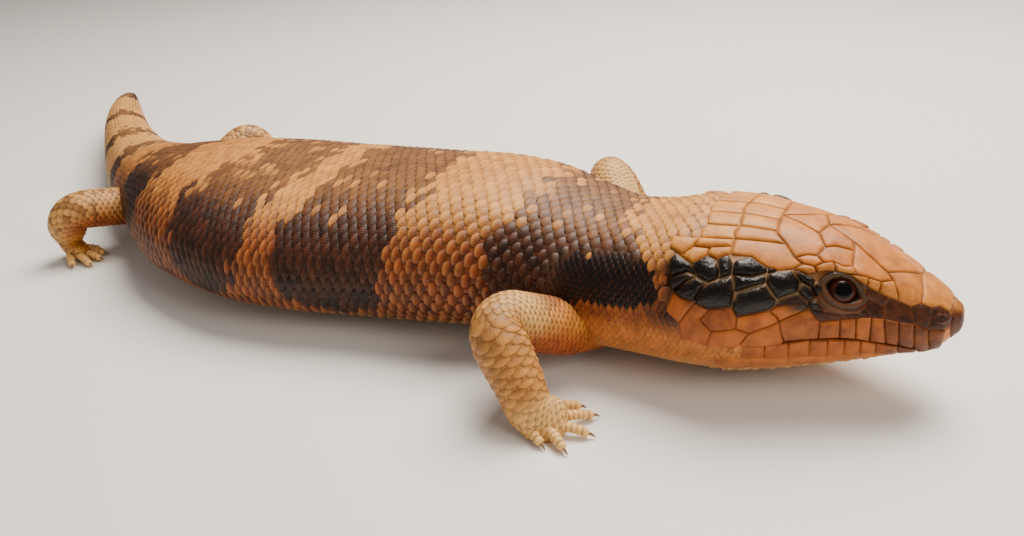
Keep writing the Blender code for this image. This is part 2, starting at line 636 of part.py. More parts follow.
def main():
    for obj in list(bpy.data.objects):
        bpy.data.objects.remove(obj)
    collection = bpy.data.collections.new("skink")
    scratch = bpy.data.collections.new("cutters")
    for group in (collection, scratch):
        bpy.context.scene.collection.children.link(group)
    build_head(collection, scratch)
    body_length("neck", HEAD_END, NECK_END, 6, BODY_SIDES, "cream", collection)
    body_length("torso_front", NECK_END, CHEST_END, 8, BODY_SIDES, "brown", collection)
    body_length("torso_middle", CHEST_END, BELLY_END, 10, BODY_SIDES, "cream", collection)
    body_length("torso_rear", BELLY_END, VENT, 8, BODY_SIDES, "brown", collection)
    body_length("tail_base", VENT, TAIL_BASE_END, 9, TAIL_SIDES, "cream", collection)
    body_length("tail_middle", TAIL_BASE_END, TAIL_MIDDLE_END, 11, TAIL_SIDES, "grey", collection)
    body_length("tail_tip", TAIL_MIDDLE_END, TAIL_TIP, 9, TAIL_SIDES, "cream", collection)
    rings = body_rings(LIMB_CUT[0], LIMB_CUT[1], 8, BODY_SIDES, GAP + 0.05)
    body_cut = new_object("body_cut", loft(rings), "drum", scratch)
    body_cut.hide_render = True
    body_cut.display_type = "WIRE"
    for kind, spec in LIMBS.items():
        build_limb(kind, spec, collection, scratch, body_cut)
    bpy.data.objects.remove(body_cut)


main()
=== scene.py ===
import math

import bmesh
import bpy
import numpy as np
from mathutils import Matrix, Vector


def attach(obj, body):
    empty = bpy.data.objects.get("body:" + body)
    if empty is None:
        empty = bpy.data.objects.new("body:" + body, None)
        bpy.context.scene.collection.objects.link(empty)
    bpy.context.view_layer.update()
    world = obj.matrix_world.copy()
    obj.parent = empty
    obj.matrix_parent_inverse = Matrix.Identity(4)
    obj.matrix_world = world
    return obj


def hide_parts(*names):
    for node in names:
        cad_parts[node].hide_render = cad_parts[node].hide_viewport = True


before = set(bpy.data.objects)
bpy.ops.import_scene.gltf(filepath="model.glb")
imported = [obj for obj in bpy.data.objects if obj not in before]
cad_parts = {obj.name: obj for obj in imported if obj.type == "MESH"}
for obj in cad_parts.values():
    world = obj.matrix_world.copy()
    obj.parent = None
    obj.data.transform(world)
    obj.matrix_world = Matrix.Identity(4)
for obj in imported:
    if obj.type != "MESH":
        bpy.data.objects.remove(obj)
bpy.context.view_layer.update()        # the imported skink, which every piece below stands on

mm = 0.001               # shapes are worked out in millimetres and stored in metres
print("frame loaded:", len(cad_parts), "nodes")


# Colours are picked as screen values and turned into light values here
def paint(red, green, blue):
    return tuple((v / 255 / 12.92 if v <= 10.3 else ((v / 255 + 0.055) / 1.055) ** 2.4) for v in (red, green, blue)) + (1,)


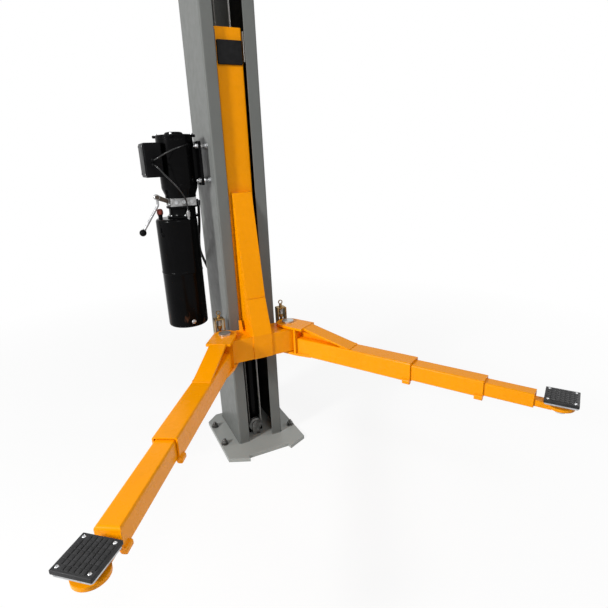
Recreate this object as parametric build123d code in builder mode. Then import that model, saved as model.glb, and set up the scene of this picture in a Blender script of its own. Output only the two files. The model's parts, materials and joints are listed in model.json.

*****

SET TASK => Using the data above, reproduce exactly the lines from the line that contains "for kind, spec" through the line that contains "cad_parts[node].hide_render = cad_parts[node].hide_viewport", including both.

ANSWER IN FULL =>
    for kind, spec in LIMBS.items():
        build_limb(kind, spec, collection, scratch, body_cut)
    bpy.data.objects.remove(body_cut)


main()
=== scene.py ===
import math

import bmesh
import bpy
import numpy as np
from mathutils import Matrix, Vector


def attach(obj, body):
    empty = bpy.data.objects.get("body:" + body)
    if empty is None:
        empty = bpy.data.objects.new("body:" + body, None)
        bpy.context.scene.collection.objects.link(empty)
    bpy.context.view_layer.update()
    world = obj.matrix_world.copy()
    obj.parent = empty
    obj.matrix_parent_inverse = Matrix.Identity(4)
    obj.matrix_world = world
    return obj


def hide_parts(*names):
    for node in names:
        cad_parts[node].hide_render = cad_parts[node].hide_viewport = True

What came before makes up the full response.